A caveat: This is a beta effort so please let us know how it can be improved and what trends you’re seeing in the comments.

  • Bronxmathteach

    I think this also shows where the poverty is. District 7 (the south Bronx) schools are all almost entirely congregated at the bottom.

  • BxTeacher

    I don’t see 07X162

  • Ellen

    Thank you!

  • Gdecker

    thanks, bxteacher – I’ll add with next update – GD

  • Robin

    This is great.  When does the state post the information on their website:

    https://www.nystart.gov/publicweb/

  • abc123

    At the very least it shows that the neediest students tend to be congregated in certain schools rather than spread out across the district/city.

  • http://twitter.com/BNiche B

    Thank you for this valuable resource. I can see that my school that I teach at improved their number of 3/4s about 6.2%. Not necessarily a small feat, mind you.

    Geoffrey (or anyone else for that matter), do you have any idea how any improvements (or lack thereof) would be reflected in a school’s report card?

  • District 13 parent

    It’s a little obvious what the results would be, but even so I’d love to see the percent at each school that receives free lunch. 

    And slightly less obvious: I would expect to see that the gen-ed schools–as opposed to screened/g&t–would have a relatively even distribution of scores across the board, i.e. as many 1s as 4s, as many 2s as threes.
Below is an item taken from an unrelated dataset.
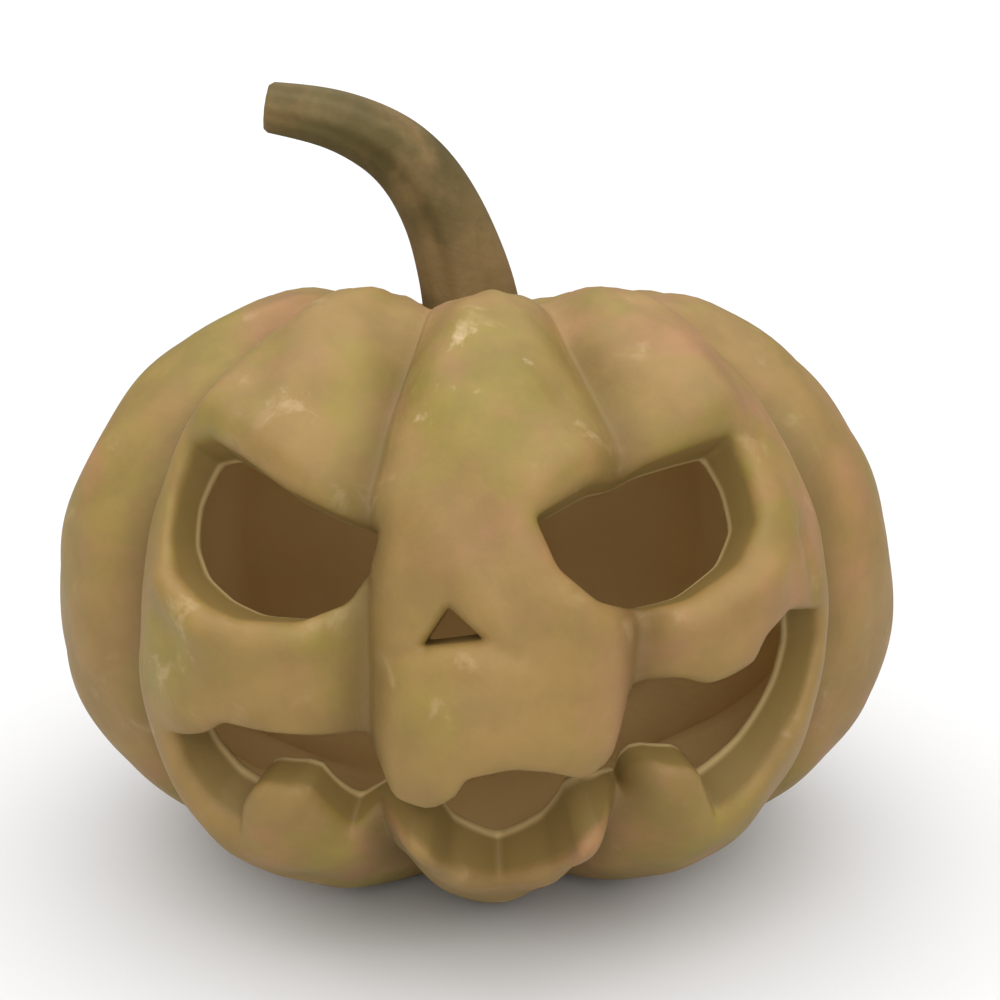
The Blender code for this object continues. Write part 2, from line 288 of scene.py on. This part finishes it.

So a gen-ed school with a typical proportion of students at the free lunch level that turned up with a majority of students scoring proficient would be beating the curve (or prepping their students far beyond the norm). 

  • Tim

    It would be a ton of work, but yeah, adding free lunch eligible, reduced-price eligible (and keeping those categories separate), and % of special ed and ELL students would make this super useful. 

  • Tim

    It’ll have a positive effect on the school’s report card–60% of the grade is based on how scores improve. But you get more points for improvement from ELLs/special ed students/minorities, if I’m not mistaken.

  • http://www.dianasenechal.com Diana Senechal

    This is very helpful. Thank you!

    What’s going on with Brighter Choice Community School (16K627)? They went up from 17.4% in 2010 to 71.8% in 2011. They only tested 39 students, but still….

    A few others had unusual increases as well. Science, Technology and Research Early College High School at Erasmus (17K543) went up 21 percentage points.

  • RBLnyc

    wow. what a great effort to put it out for actual families of students to view… thanks

  • A parent and a taxpayer

    You have calculated a mean scale score for each school as a whole, across grades 3-8. However, the tests are not on a common scale (see http://www.p12.nysed.gov/irs/ela-math/2011/2011ScaleScoreELA.pdf), so the resulting average isn’t really very meaningful. It’s a bit like figuring out averaging an “average salary” based on salaries some of which are in U.S. dollars, some in Canadian dollars, and some in Australian dollars, for companies that have varying numbers of employees being paid in each currency. The three units of currency all have similar values–you haven’t thrown in any salaries measured in Yen, or any Regents test scores–so you end up with averages that aren’t totally meaningless, but it is still not a great practice. 

    If you are using the spreadsheet supplied by the state, here is how to filter out non-NYC results in Excel: 
    1. Turn on Auto Filtering. (Data / Fillter / Autofilter). 
    2. Click the button with two triangle on the right of the first column header, which should say BEDS. This will open a menu. Choose option “(Custom Filter…)”.
    3. Choose BEDS “begins with” “3″. Click OK.
    That should give you a list of NYC schools, both DOE and charter. 

    To narrow it to Manhattan, choose “begins with” “31″. For a particular district in Manhattan, choose “begins with” “31XX”, where X is the district number, with a leading 0. E.g. 03 for District 3. 32 for the Bronx, 33 for Brooklyn, 34 for Queens, 35 for SI. 

    For NYC charter schools, choose “begins with” “3?????86″. 
    To filter out  charter schools, pick one of the earlier options AND “does not begin with” “3?????86″.  

  • BxTeacher

    Another website stated that Districts 12,7 and 9 were some of the lowest performing. Do you know of anyhere the data is aggregated by districts for comparison?
    http://edvox.org/

  • new 5th grade mom

    know I am dense, but, what is a mean scale score score?  How is it computed for each school? thanks.  new 5th grade mom

  • guest-manhattandad

    Helpful, but skewed.  Elementary schools are mixed in with middle schools and all grades are averaged in, including ‘Number Tested’ .  Do you have filtering or sorting capabilities like in excel?

    I downloaded the big spreadsheet and individually compared each grade and the year.  Having separate rows per each school for each grade would help immensely.  You could then add another column to include school average vs. school grade average.  This would avoid confusion regarding differentiating scores around more important testing years (5th grade, 7th grade) vs. other years.  Just some initial feedback.